Why Neural Networks Can Represent Lanugage Models

My first understanding of a language model is originated from n-gram. When I know RNNLM, I have a question: why a neural network can represent a language model?

After some research, I found the answer. Essentially, language model is a probability distribution:

A statistical language model is a probability distribution over sequences of words.

In a language model, the probability of a sequence \(w_1, w_2, \ldots w_m\) can be represented as:

\[P(w_1, w_2, \ldots w_m) = \prod^{m}_{i = 1}{P(w_i|w_1, w_2, \ldots w_{i-1})}\]
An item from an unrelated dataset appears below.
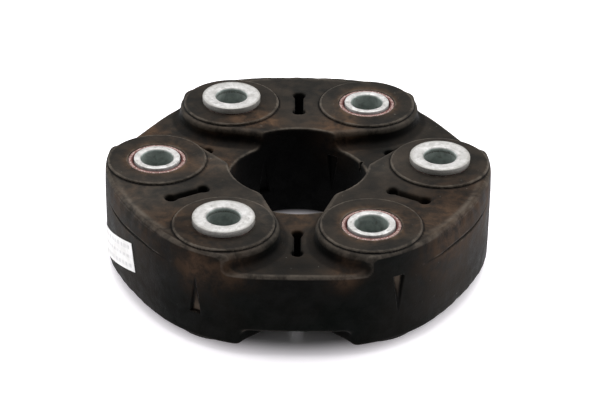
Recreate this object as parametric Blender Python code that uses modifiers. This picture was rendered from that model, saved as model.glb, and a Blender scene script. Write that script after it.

Then the problem reduces to: can a neural network represent a probability distribution? This article mentioned this point:

Neural networks are universal function approximators that can approximate any functions to arbitrary precisions

Moreover, I found the # Universal approximation theorem:

In the mathematical theory of artificial neural networks, universal approximation theorems are results that establish the density of an algorithmically generated class of functions within a given function space of interest. Typically, these results concern the approximation capabilities of the feedforward architecture on the space of continuous functions between two Euclidean spaces, and the approximation is with respect to the compact convergence topology.

The theorem proves the above statement: neural networks can approximate any functions with any precisions. Unfortunately, the theorem only points out the existence of such network, but do not provide a way to contruct it.

The universal approximation theorem is the foundation of why neural networks can represent language models.